A taxpayer's intent in acquiring an asset is rarely a controlling factor in determining the purposes for which it is held at the time of sale, and doubtless a bona fide intention to hold for investment is eclipsed if at some later time the primary purpose for holding an asset is for sale to customers in the ordinary course of business. Ehrman v. Commissioner, 120 F.2d 607 (9th Cir.), cert. denied, 314 U.S. 668, 62 S.Ct. 129, 86 L.Ed. 534 (1941); Biedenharn Realty Co. v. United States, 526 F.2d 409 (5th Cir.), cert. denied, 429 U.S. 819, 97 S.Ct. 64, 50 L.Ed.2d 79 (1977). In the instant case, however, the new direction taken by the corporation was not so complete a change in purpose or business objective as to require the conclusion as a matter of law that the taxpayers held the property primarily for sale in the ordinary course of business.

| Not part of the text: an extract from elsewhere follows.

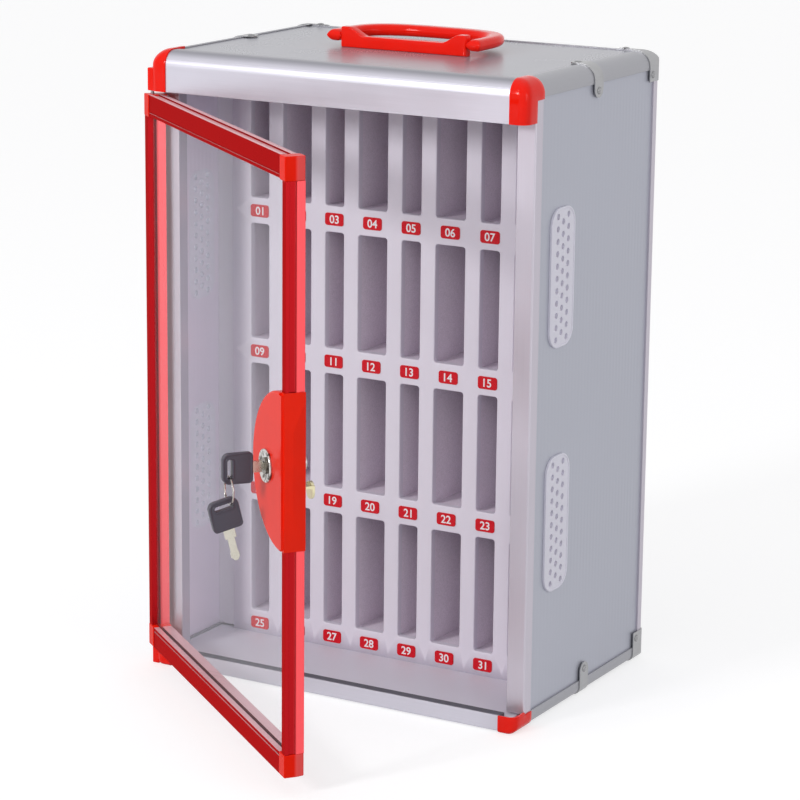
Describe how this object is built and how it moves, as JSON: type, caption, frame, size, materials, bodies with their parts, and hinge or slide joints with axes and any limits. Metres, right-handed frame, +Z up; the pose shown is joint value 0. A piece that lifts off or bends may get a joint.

This was simply a case of two corporations going out of business as quickly and efficiently as they could. The minimal sales efforts made were consistent with this design. Of the twenty-six duplexes held by Parkside, twenty-one were sold to the same two parties. Four buyers accounted for sixteen of the twenty-one sales by Beaconcrest. While it is true that the sales were individual and were made over the course of a two-year period, nevertheless the corporations were simply trying to sell the property for whatever price they could get during a liquidation phase. Neither sales activities nor management skills enhanced the value of the corporate assets. No improvements were made for purposes of sale. The employment of brokers, on these facts, indicates to me that the corporation had neither the capacity nor the policy to engage in selling as a regular course of business. Finally, the properties were not capable of alternative use or disposition. Once it became apparent that no rental market existed, the duplexes had to be sold.
The operation of the personal holding company provisions are such that a determination that the properties were not held primarily for sale in the ordinary course of business is adverse, even harsh, to the taxpayers. Nonetheless, the decision of the Tax Court on this issue was correct and should be affirmed.